Cameron Highlands is a hill station in Pahang state, about 200km north of Kuala Lumpur, known for its tea plantations, strawberry farms, and cool climate (15-25°C year-round). For accommodation, you'll find options ranging from budget guesthouses in Tanah Rata (the main town) starting around RM50/night to colonial-style resorts like Cameron Highlands Resort. Most visitors base themselves in either Tanah Rata or Brinchang, which are about 15 minutes apart and offer easy access to hiking trails and plantations.
Malaysia Travel Guide Book?
The Lonely Planet Malaysia, Singapore & Brunei guide is widely available and covers accommodation options across all price ranges, though we recommend checking recent online reviews as well since hotels and guesthouses can change management frequently.

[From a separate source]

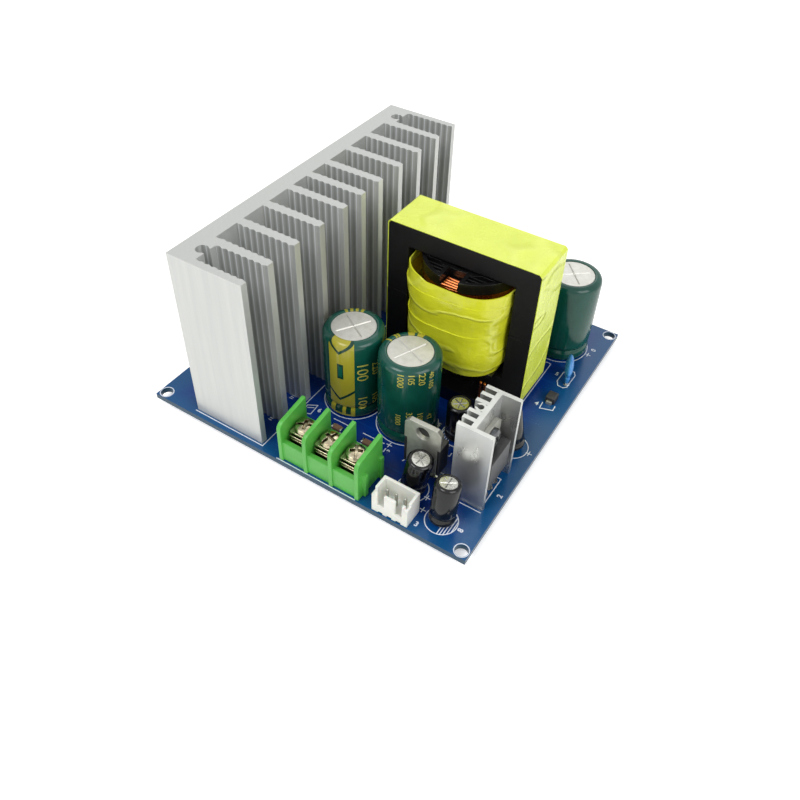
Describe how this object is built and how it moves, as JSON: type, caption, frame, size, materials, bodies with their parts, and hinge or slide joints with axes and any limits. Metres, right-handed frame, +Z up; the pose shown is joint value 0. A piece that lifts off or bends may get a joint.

The Rough Guide to Malaysia, Singapore & Brunei is another solid option with detailed neighborhood breakdowns for finding places to stay. Both books typically include maps showing accommodation areas in major cities like KL, Penang, and Melaka, which is helpful for choosing which district to base yourself in.
Beach Resort Malaysia?
Malaysia has beach resorts on both the peninsula and in Malaysian Borneo, with different seasons, the east coast (Perhentian Islands, Redang) is best April-October, while the west coast and Borneo are better November-March. You'll find everything from backpacker beach huts on the Perhentians (RM40-80/night) to mid-range resorts in Langkawi and luxury options in Pangkor Laut. For something different, consider Sabah's islands like Gaya or Manukan, which have resorts with easy access to both beaches and jungle.